Usable means non-empty after stripping whitespace.

This means selection does not automatically choose the longest extracted text or the extraction with the most content. If you want a scoring rule such as choose the longest extracted text, use the select-longest-text extractor instead.

Other selection strategies include:

Pipeline extractor

The pipeline extractor composes multiple extractors into an explicit pipeline.

The pipeline runs every stage in order and records all stage outputs. Each stage receives the raw item and the outputs of all prior stages. The final extracted text is the last extracted output in pipeline order.

This lets you build explicit extraction policies while keeping every stage outcome available for comparison and metrics.

For details, see the pipeline extractor documentation.

Complementary versus competing extractors

The pipeline is designed for complementary stages that do not overlap much in what they handle.

Examples of complementary stages:

  • A text extractor that only applies to text items

  • A Portable Document Format text extractor that only applies to application/pdf

  • An optical character recognition extractor that applies to images and scanned Portable Document Format files

  • A speech to text extractor that applies to audio items

  • A metadata extractor that always applies but produces low fidelity fallback text

Competing extractors are different. Competing extractors both claim they can handle the same item type, but they might produce different output quality. When you want to compare or switch between competing extractors, make that decision explicit with a selection extractor stage such as select-text or a custom selection extractor.

Example: extract from a corpus

rm -rf corpora/extraction-demo
python -m biblicus init corpora/extraction-demo

printf 'x' > /tmp/image.png
python -m biblicus ingest --corpus corpora/extraction-demo /tmp/image.png --tag extracted

python -m biblicus extract build --corpus corpora/extraction-demo \
  --stage pass-through-text \
  --stage pdf-text \
  --stage metadata-text

The extracted text for the image comes from the metadata-text stage because the image is not a text item.

Example: selection within a pipeline

Selection is a pipeline stage that chooses extracted text from previous pipeline stages. Selection is just another extractor in the pipeline, and it decides which prior output to carry forward.

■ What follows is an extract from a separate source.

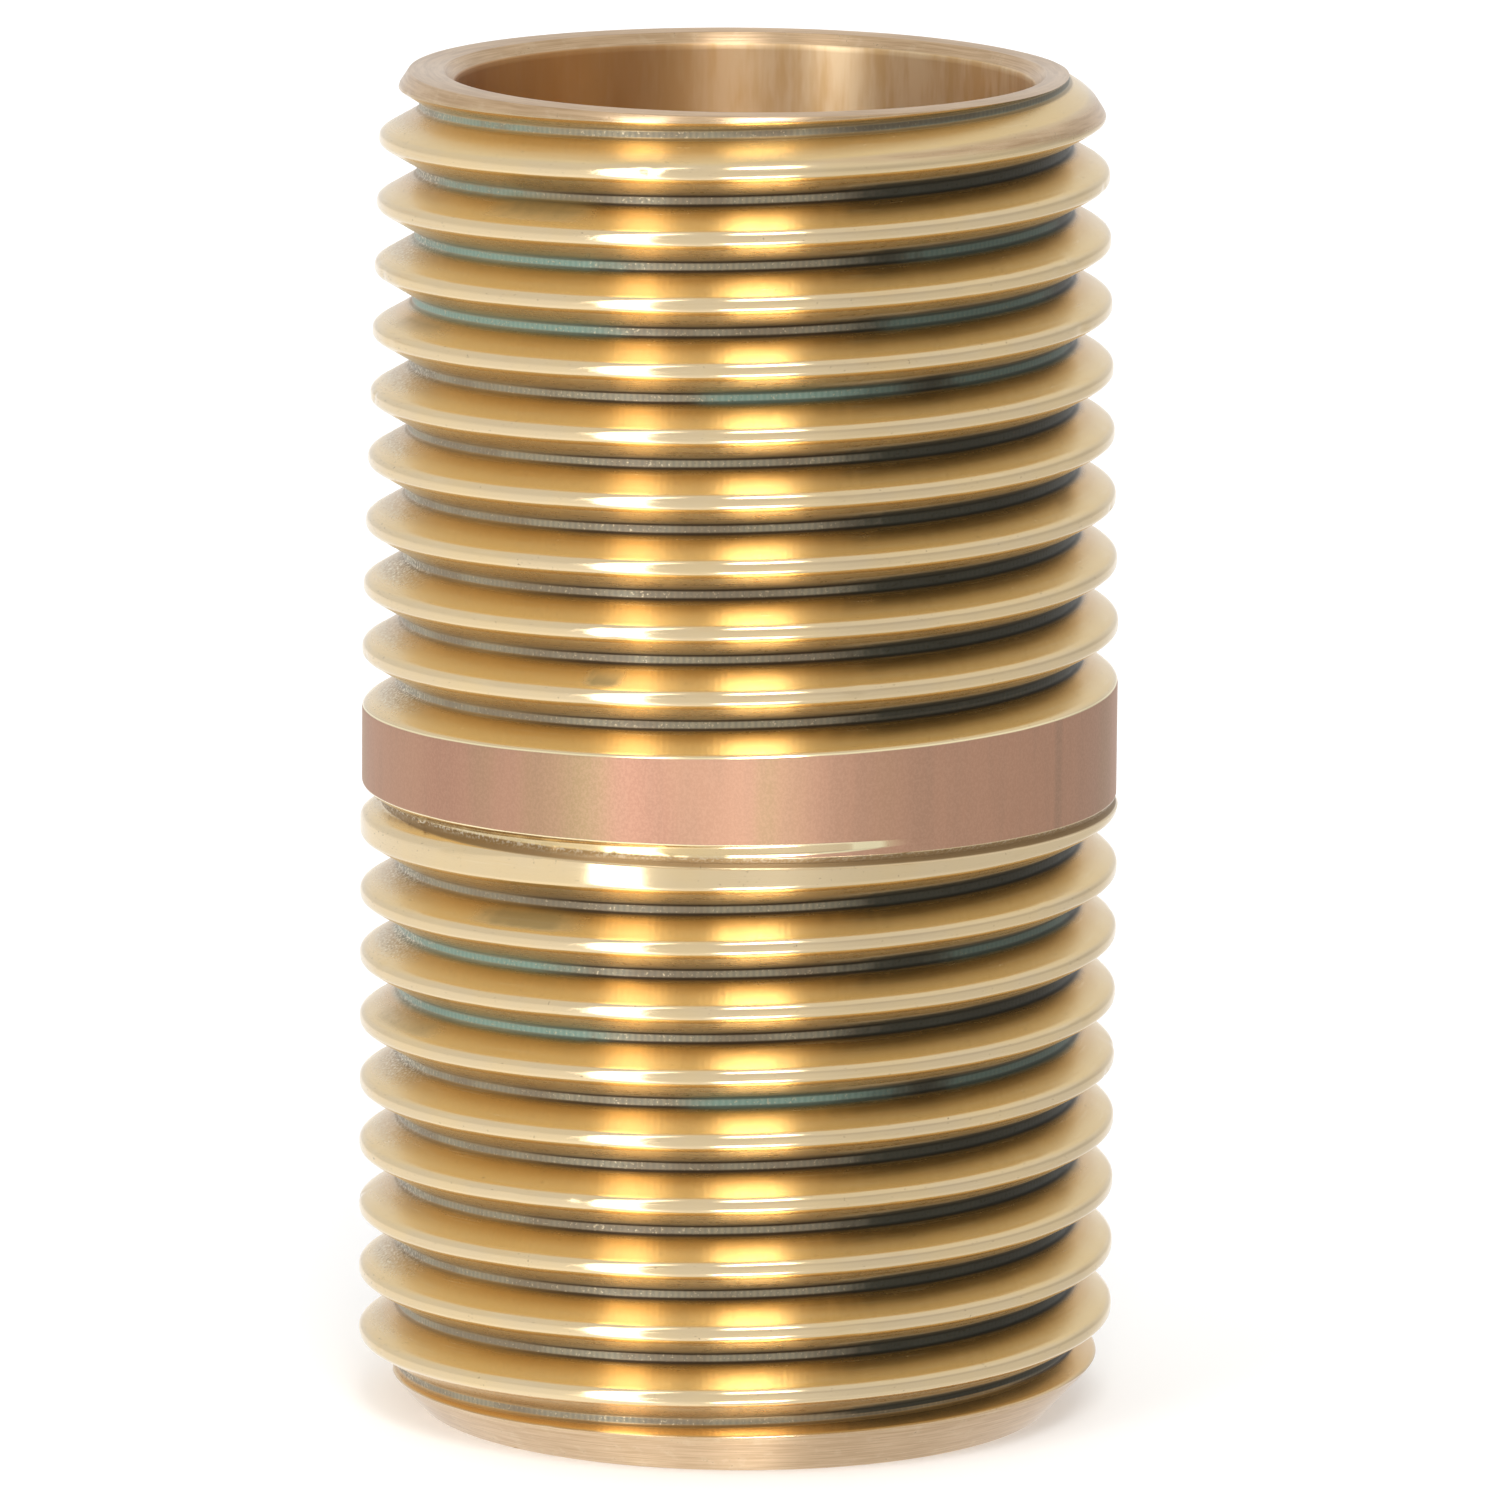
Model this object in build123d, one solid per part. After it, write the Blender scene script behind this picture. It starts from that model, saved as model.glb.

python -m biblicus extract build --corpus corpora/extraction-demo \
  --stage pass-through-text \
  --stage metadata-text \
  --stage select-text

The pipeline run produces one extraction snapshot under pipeline. You can point retrieval backends at that run.

Example: PDF with OCR fallback

Try text extraction first, fall back to OCR for scanned documents:

python -m biblicus extract build --corpus corpora/extraction-demo \
  --stage pdf-text \
  --stage ocr-rapidocr \
  --stage select-text

This pipeline tries pdf-text first for PDFs with text layers, falls back to ocr-rapidocr for scanned PDFs, and uses select-text to pick the first successful result.

Example: VLM for complex documents

Use vision-language models for documents with complex layouts:

python -m biblicus extract build --corpus corpora/extraction-demo \
  --stage docling-granite

The docling-granite extractor uses IBM Research’s Granite Docling-258M VLM for high-accuracy extraction of tables, code blocks, and equations.

Inspecting and deleting extraction snapshots

Extraction runs are stored under the corpus and can be listed and inspected.

python -m biblicus extract list --corpus corpora/extraction-demo
python -m biblicus extract show --corpus corpora/extraction-demo --run pipeline:EXTRACTION_SNAPSHOT_ID

Common pitfalls

  • Comparing extraction snapshots built from different pipeline stage orders.

  • Forgetting to capture the extraction snapshot reference before building retrieval snapshots.

  • Assuming selection stages choose the “best” output rather than the first usable output.

Deletion is explicit and requires typing the exact run reference as confirmation:

python -m biblicus extract delete --corpus corpora/extraction-demo \
  --run pipeline:EXTRACTION_SNAPSHOT_ID \
  --confirm pipeline:EXTRACTION_SNAPSHOT_ID

Use extracted text in retrieval

Retrieval backends can build and query using a selected extraction snapshot. This is configured by passing extraction_snapshot=extractor_id:snapshot_id to the backend build command.

python -m biblicus build --corpus corpora/extraction-demo --backend sqlite-full-text-search \
  --config extraction_snapshot=pipeline:EXTRACTION_SNAPSHOT_ID
python -m biblicus query --corpus corpora/extraction-demo --query extracted

Evaluate extraction quality

Extraction evaluation measures coverage and accuracy for a given extractor configuration. See docs/extraction-evaluation.md for the dataset format, command-line interface usage, and report interpretation.

What extraction is not

Text extraction does not mutate the raw corpus. It is derived output that can be regenerated and compared across implementations.

Optical character recognition and speech to text are implemented as extractors so you can compare providers and configurations while keeping raw items immutable.